## BEGIN

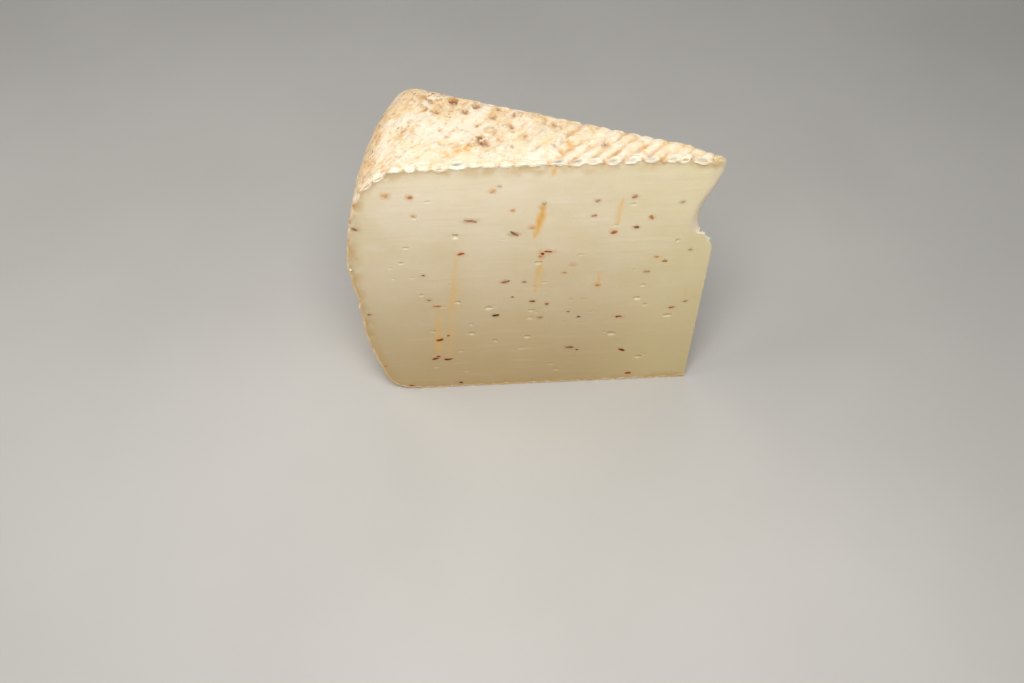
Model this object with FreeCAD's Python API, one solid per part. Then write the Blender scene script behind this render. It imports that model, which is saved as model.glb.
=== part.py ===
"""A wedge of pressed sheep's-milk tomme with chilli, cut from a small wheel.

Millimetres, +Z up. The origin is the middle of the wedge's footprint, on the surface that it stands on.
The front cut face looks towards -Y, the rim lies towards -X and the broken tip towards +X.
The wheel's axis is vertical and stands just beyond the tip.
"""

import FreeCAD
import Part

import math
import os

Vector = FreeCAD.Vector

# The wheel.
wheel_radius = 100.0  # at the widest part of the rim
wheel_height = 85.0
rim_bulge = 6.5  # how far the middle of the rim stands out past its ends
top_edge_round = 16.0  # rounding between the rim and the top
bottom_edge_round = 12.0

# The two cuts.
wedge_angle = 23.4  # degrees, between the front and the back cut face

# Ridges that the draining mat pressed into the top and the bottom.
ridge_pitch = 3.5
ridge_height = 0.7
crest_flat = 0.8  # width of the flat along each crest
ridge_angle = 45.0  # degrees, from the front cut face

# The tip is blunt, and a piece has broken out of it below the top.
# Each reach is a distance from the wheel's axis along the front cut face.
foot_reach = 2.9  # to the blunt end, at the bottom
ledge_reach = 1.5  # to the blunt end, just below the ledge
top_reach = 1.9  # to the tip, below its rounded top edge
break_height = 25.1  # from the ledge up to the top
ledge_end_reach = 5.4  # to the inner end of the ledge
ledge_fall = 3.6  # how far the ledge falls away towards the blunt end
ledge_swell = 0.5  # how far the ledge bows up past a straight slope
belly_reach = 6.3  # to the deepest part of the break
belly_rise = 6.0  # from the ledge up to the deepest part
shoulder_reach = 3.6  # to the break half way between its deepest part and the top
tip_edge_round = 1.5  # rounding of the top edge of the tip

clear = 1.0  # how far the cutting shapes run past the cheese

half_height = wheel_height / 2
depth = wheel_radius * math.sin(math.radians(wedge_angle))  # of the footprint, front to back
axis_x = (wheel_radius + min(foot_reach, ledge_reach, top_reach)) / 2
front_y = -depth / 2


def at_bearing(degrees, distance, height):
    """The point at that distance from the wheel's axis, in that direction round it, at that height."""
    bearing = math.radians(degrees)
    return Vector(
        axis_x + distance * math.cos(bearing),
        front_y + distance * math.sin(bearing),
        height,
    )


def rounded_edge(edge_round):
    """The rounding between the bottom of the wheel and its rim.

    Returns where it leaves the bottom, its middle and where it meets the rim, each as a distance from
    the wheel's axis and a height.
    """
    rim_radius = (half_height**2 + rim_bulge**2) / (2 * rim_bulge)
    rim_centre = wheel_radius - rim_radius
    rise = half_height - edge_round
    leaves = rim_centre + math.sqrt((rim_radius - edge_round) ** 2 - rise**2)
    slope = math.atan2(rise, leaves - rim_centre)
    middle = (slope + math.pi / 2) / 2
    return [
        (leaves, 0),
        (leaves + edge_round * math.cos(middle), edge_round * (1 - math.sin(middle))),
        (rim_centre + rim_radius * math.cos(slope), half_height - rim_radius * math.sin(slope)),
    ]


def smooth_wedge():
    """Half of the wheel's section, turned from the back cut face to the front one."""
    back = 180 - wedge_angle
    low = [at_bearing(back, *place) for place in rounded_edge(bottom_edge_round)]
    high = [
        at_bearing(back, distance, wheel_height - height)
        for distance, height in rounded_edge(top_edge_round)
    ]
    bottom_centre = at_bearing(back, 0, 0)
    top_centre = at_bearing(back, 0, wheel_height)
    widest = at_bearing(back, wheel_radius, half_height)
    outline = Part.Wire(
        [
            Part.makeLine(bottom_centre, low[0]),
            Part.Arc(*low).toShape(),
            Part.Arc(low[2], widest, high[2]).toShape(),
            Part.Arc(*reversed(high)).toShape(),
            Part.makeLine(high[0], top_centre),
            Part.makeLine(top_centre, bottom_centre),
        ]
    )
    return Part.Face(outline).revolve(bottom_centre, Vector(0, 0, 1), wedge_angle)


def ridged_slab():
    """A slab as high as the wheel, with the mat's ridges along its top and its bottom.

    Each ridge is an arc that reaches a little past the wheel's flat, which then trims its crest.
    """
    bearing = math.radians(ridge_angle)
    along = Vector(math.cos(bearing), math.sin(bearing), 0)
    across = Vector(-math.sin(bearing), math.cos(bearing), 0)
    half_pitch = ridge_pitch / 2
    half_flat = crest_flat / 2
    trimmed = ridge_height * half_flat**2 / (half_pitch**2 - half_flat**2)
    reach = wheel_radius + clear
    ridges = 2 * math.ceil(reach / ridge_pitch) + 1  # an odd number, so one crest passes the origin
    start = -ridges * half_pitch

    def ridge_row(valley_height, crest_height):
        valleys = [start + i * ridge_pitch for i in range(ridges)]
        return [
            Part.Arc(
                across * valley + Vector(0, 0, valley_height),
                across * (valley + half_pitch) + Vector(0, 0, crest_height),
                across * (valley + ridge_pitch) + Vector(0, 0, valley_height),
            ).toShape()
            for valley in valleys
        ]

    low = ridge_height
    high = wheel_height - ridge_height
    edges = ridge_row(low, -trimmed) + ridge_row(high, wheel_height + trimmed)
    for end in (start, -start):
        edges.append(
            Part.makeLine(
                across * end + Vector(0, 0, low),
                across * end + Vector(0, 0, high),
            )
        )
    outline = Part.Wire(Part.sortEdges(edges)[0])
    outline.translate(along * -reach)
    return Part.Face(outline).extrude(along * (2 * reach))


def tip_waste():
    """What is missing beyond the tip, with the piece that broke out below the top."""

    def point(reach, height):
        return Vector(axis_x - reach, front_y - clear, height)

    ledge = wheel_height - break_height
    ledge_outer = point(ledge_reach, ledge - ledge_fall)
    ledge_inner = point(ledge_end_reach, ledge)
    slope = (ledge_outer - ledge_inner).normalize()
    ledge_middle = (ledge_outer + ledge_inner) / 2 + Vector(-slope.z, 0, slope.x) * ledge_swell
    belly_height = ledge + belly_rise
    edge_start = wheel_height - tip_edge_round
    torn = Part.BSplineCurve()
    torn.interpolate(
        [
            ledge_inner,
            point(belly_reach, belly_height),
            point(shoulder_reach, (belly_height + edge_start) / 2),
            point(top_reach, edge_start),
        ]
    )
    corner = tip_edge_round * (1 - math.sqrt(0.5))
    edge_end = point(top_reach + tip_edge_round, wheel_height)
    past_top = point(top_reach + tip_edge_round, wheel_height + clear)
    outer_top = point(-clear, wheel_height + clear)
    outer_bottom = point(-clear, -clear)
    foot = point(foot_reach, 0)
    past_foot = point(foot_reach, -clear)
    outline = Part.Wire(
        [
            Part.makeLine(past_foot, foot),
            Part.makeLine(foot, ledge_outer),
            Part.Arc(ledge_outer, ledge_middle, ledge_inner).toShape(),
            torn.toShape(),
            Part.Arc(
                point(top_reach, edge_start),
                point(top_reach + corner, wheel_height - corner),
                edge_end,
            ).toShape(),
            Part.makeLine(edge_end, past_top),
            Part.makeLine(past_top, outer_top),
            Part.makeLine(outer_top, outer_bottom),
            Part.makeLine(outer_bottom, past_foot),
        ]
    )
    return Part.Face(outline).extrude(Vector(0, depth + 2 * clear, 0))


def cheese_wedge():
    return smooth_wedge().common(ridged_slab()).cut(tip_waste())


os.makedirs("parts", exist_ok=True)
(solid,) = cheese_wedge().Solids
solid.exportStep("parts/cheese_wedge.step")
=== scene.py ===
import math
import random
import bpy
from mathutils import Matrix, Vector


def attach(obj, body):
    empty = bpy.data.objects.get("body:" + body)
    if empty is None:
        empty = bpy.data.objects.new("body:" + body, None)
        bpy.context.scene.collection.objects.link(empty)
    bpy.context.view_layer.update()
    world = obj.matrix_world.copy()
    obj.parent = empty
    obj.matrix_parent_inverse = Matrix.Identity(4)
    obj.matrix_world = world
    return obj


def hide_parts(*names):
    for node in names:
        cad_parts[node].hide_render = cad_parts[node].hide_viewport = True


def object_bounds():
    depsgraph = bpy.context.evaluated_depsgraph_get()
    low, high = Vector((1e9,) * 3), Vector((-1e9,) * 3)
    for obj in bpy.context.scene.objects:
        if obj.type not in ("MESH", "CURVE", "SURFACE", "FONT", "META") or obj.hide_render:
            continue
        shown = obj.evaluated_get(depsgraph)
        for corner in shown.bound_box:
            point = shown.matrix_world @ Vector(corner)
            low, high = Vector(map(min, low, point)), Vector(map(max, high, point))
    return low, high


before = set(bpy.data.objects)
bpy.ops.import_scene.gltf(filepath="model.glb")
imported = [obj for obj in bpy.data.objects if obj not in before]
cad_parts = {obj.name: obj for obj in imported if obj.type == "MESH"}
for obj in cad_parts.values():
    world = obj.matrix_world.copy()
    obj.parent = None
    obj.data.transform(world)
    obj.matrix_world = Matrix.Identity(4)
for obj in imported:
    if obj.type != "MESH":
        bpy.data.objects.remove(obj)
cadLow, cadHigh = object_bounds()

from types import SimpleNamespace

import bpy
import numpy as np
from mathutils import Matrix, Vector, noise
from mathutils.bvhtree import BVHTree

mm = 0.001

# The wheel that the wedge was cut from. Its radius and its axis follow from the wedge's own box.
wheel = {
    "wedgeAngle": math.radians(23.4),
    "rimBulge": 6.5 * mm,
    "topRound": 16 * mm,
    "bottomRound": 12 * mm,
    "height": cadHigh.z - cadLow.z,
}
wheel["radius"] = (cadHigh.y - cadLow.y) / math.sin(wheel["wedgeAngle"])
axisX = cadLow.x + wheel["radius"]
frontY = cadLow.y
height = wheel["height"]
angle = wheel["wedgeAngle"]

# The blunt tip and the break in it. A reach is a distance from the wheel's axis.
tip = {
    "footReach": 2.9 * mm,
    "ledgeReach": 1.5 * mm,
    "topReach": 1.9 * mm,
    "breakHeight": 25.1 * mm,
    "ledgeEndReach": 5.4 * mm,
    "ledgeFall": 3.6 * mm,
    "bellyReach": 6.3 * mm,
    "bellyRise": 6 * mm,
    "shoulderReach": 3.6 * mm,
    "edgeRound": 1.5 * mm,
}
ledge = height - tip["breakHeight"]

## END

In the listing above, locate the line containing "return Part.Face(outline).extrude(Vector(0, depth" and the line containing "bpy.context.scene.collection.objects.link(empty)", then transcribe both and every line between them verbatim.

RESULT OF THE EXERCISE
    return Part.Face(outline).extrude(Vector(0, depth + 2 * clear, 0))


def cheese_wedge():
    return smooth_wedge().common(ridged_slab()).cut(tip_waste())


os.makedirs("parts", exist_ok=True)
(solid,) = cheese_wedge().Solids
solid.exportStep("parts/cheese_wedge.step")
=== scene.py ===
import math
import random
import bpy
from mathutils import Matrix, Vector


def attach(obj, body):
    empty = bpy.data.objects.get("body:" + body)
    if empty is None:
        empty = bpy.data.objects.new("body:" + body, None)
        bpy.context.scene.collection.objects.link(empty)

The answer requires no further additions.